Under the current political circumstances, one cannot expect the country’s leaders and those close to them – the absent president and the ubiquitous official spokeswoman – to offer any verifiable accounts or to respond to the questions posed by the independent press.
Fortunately, in a presidentialist regime, the government’s silence always begins to erode from within. Within the State and party apparatus, there are public employees, technicians, professionals and FSLN members who are opposed to the consolidation of a new family dynasty and, despite the restrictions and threats with which they would maintain a monopoly over public information, we are seeing the beginning of a greater flow of information to bring about greater transparency.
In 2011, Confidencial published the first extensive journalistic investigation (Las cuentas secretas de Albanisa, “Albanisa’s Secret Accounts”) based on leaks dealing with Albanisa’s accounts. Last year, we published another investigation titled El botín de los petrodolares (“The Petro-Dollar Booty”), shedding new light on the secrecy surrounding Venezuelan financial aid and the financial activities of Albanisa. This new investigation, titled La alcancía de Albanisa (“Albanisa’s Cash Box”), is based on the even more substantial leak of 1,207 documents, which sources linked to Albanisa and the ruling party made available to Confidencial. Our sole commitment is protecting their identities and treating the information rigorously and professionally.
In this new investigation, readers will be exposed to new (and still not fully corroborated) findings pointing to the wasteful and discretionary manner in which oil revenues have been handled, and see how Albanisa has become a kind of cornerstone devoid of any economic rationality or investment logic.
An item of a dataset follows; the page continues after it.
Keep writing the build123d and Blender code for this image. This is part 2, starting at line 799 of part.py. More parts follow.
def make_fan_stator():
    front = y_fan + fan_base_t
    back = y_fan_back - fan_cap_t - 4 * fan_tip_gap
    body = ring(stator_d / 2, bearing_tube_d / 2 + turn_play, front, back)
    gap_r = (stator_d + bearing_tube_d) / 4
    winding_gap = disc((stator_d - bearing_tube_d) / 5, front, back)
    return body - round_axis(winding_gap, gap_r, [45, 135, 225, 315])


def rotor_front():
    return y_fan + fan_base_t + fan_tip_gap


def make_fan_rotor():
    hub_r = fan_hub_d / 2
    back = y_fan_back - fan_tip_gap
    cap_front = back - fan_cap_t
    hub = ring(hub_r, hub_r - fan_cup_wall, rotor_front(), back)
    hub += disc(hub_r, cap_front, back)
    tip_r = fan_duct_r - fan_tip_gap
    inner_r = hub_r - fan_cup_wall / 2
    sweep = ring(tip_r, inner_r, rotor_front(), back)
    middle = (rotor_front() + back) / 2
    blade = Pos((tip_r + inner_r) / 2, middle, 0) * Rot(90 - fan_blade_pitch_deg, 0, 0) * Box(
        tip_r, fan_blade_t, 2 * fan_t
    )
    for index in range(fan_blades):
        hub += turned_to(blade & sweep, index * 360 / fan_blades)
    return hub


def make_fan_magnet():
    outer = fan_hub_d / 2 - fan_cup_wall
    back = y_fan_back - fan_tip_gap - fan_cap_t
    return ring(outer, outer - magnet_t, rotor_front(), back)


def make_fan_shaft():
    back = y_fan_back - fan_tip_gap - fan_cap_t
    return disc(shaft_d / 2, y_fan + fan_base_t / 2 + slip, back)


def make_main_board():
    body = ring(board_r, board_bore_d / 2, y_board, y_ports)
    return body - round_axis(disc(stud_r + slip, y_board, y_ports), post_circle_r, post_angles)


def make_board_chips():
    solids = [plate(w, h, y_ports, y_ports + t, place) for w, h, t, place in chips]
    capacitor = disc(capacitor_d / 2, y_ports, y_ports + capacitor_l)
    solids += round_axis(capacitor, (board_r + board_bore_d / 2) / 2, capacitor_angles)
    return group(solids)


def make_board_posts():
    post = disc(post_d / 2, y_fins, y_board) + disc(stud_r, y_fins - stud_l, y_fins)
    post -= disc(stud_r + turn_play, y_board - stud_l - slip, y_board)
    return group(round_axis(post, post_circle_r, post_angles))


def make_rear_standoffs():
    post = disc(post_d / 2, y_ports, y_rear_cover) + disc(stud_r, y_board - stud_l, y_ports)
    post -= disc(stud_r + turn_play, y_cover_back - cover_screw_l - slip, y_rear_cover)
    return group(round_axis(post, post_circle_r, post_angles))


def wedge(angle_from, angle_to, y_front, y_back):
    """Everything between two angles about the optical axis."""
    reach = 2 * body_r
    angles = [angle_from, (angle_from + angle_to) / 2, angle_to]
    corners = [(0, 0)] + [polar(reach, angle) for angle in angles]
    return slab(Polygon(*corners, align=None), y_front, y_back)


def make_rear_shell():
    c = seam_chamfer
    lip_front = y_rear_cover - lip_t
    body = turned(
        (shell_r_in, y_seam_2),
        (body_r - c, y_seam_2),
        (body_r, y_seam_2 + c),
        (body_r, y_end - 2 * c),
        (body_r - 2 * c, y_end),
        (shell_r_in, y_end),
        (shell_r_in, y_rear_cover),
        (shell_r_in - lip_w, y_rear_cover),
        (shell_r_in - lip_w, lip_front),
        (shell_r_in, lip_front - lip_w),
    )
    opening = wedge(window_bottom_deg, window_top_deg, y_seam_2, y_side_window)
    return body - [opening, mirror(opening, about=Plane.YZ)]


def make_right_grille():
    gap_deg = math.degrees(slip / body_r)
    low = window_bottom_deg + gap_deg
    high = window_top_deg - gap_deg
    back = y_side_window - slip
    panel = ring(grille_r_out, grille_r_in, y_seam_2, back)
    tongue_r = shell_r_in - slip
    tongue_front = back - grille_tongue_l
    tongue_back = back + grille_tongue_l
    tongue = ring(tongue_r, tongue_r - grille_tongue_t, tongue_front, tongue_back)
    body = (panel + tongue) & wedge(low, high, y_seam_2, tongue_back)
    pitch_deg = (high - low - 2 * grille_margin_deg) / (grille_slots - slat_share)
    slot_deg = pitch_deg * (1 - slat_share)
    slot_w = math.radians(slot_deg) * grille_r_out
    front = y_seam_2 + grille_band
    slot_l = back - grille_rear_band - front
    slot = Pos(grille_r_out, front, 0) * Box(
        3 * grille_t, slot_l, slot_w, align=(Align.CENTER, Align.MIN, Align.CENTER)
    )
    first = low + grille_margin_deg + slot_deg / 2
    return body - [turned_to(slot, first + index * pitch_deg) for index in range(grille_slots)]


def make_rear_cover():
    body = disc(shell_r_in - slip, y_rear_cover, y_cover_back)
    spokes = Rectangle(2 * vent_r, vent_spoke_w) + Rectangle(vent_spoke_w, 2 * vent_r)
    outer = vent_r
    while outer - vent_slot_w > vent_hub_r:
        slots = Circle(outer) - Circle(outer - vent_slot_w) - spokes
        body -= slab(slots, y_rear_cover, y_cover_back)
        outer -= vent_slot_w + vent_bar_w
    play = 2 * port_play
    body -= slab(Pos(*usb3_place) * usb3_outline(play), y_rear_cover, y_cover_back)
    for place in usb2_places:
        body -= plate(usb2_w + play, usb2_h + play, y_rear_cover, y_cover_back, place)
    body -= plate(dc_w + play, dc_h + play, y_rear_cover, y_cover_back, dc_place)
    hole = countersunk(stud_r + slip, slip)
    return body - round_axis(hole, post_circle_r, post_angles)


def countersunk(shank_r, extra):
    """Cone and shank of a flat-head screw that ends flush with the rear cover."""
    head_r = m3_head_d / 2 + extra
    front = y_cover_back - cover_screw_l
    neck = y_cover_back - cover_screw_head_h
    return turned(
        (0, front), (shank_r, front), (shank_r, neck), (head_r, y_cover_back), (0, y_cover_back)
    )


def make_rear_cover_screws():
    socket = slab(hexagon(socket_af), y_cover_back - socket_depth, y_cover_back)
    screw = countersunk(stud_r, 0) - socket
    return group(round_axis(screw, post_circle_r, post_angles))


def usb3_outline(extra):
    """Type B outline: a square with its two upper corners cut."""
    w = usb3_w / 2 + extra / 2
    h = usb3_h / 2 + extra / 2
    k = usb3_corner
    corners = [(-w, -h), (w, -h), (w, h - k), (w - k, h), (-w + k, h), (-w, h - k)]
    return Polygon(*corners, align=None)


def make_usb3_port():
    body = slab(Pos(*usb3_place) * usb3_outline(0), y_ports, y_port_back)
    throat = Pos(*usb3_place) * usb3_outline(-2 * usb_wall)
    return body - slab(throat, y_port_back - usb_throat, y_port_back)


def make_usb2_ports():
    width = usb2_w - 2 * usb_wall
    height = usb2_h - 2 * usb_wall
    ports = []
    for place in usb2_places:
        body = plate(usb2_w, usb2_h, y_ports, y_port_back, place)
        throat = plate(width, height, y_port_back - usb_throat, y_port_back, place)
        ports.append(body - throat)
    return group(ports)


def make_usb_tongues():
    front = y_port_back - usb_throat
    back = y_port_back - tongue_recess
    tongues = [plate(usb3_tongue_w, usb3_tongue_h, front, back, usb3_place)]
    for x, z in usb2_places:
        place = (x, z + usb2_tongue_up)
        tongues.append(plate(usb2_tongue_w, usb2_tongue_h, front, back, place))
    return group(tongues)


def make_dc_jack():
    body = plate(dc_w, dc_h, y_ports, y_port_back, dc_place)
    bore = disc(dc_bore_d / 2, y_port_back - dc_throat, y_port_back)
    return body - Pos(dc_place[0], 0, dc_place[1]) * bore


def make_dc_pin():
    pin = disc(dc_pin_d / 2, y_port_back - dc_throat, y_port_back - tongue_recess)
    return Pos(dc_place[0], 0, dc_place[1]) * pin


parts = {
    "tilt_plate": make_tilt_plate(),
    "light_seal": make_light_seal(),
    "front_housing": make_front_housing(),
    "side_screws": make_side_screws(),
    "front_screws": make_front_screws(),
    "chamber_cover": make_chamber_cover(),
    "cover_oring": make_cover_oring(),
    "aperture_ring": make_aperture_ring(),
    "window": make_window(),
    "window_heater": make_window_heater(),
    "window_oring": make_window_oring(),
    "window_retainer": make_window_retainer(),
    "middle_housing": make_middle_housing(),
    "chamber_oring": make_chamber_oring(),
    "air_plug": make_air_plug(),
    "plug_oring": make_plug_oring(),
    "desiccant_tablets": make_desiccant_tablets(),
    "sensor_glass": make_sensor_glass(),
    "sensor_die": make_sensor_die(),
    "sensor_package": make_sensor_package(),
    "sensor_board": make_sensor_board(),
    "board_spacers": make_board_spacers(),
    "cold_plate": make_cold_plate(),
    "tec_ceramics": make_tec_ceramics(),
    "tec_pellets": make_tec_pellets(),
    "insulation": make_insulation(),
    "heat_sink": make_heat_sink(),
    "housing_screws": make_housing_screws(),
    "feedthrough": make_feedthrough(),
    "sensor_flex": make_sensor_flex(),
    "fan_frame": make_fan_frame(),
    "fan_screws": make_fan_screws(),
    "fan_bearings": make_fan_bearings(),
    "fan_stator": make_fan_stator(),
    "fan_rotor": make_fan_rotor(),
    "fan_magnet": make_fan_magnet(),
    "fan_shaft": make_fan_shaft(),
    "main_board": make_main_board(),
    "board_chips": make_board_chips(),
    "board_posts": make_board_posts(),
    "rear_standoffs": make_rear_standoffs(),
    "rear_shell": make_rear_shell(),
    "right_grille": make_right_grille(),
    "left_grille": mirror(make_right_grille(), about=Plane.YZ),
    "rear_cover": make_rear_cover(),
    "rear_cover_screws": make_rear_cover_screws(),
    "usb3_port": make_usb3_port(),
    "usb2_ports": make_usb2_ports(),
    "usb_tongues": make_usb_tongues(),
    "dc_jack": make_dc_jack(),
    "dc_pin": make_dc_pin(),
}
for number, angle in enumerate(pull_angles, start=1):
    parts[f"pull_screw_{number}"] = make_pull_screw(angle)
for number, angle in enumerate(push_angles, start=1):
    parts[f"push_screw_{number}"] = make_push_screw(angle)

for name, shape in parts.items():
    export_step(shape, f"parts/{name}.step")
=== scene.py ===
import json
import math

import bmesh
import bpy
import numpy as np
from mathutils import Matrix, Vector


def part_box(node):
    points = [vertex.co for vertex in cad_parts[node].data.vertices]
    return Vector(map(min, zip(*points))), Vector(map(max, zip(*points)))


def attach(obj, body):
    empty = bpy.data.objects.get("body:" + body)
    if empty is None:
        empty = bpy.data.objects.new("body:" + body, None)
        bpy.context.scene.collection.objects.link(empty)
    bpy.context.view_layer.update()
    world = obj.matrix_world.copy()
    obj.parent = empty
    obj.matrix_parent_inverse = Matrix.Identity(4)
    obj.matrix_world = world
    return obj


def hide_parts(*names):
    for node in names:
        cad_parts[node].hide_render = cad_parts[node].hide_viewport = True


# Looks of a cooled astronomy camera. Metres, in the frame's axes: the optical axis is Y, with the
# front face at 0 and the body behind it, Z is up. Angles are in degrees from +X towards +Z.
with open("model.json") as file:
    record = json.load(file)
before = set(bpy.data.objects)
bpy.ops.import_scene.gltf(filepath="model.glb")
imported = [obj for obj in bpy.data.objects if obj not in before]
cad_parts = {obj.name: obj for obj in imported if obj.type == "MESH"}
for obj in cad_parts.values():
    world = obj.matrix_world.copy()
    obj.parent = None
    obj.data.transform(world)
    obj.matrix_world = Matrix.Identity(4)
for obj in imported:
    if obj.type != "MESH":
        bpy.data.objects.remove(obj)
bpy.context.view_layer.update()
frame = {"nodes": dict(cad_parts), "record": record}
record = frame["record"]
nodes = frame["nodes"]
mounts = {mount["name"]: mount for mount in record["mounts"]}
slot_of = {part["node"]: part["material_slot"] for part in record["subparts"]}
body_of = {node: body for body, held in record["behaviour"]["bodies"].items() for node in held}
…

Under the leadership of Albanisa vice-president Francisco “Chico” Lopez, the company has become a business incubator controlled entirely by the president’s family.
The last of this three-part investigative series, dealing with the debt to Venezuela that Nicaragua has contracted, poses a new dilemma to both countries, owing to the fact Maduro’s government brought about a change in the rules of the game at the beginning of the year, redefining the manner in which cooperation agreements are to be handled and our country’s obligations vis-à-vis Venezuela.
According to the International Monetary Fund, Venezuela announced that “all assets and liabilities related to the oil cooperation agreement are in the process of being transferred from a private financial cooperative (Caruna) to a Nicaraguan limited liability company (Albanisa), co-owned by the Nicaraguan State oil distribution company Petronic (49%) and the Venezuelan national oil company PDVSA (51%).
This means that the debt arising from the oil cooperation agreement (i.e. the liabilities) will cease to be the responsibility of Caruna and will be transferred to Albanisa, and that the assets derived from investments made through the oil fund will also be fully controlled by Albanisa.
Some of these assets include the Banco Corporativo (“Corporate Bank”), Nicaragua’s channel 8, radio broadcasters, the Seminole Hotel, the DNP service station chain, thermal and wind-power generators, the energy distribution company Disnorte y Dissur, livestock farms, the Albalinisa construction companies, the fuel storage tanks of the unfinished refinery, in short, everything that has been financed with money coming from the oil agreement.
The difference now is that, while Caruna was previously a fully Nicaraguan private entity, 51% of Albanisa is owned by Venezuela’s PVSA. Does this mean that Venezuela is cancelling Nicaragua’s debt by having PDVSA acquire the company? Is Venezuela asking for control over investments by the Alba group in Nicaragua, which had hitherto been granted entirely to its private partner, President Ortega, or is it merely a formal mechanism to consolidate yet another private transfer?
These are the kinds of questions that ought to be urgently debated in Nicaragua, because of the implications they have for our immediate future and any agenda seeking change, which will have to take these assets and resources into consideration, in order to put them at the service of a sovereign state.
They are also pertinent questions for Venezuela’s new National Assembly, now controlled by the opposition, which is beginning to demand a full account about the destination of petro-dollars abroad, born of a solidarity project and finally delivered to private hands.
The Nicaraguan people have the right to read the fine print in the cooperation agreement with Venezuela to know how those US $3.5 billion have been used and, most importantly, where the new private capital ended up.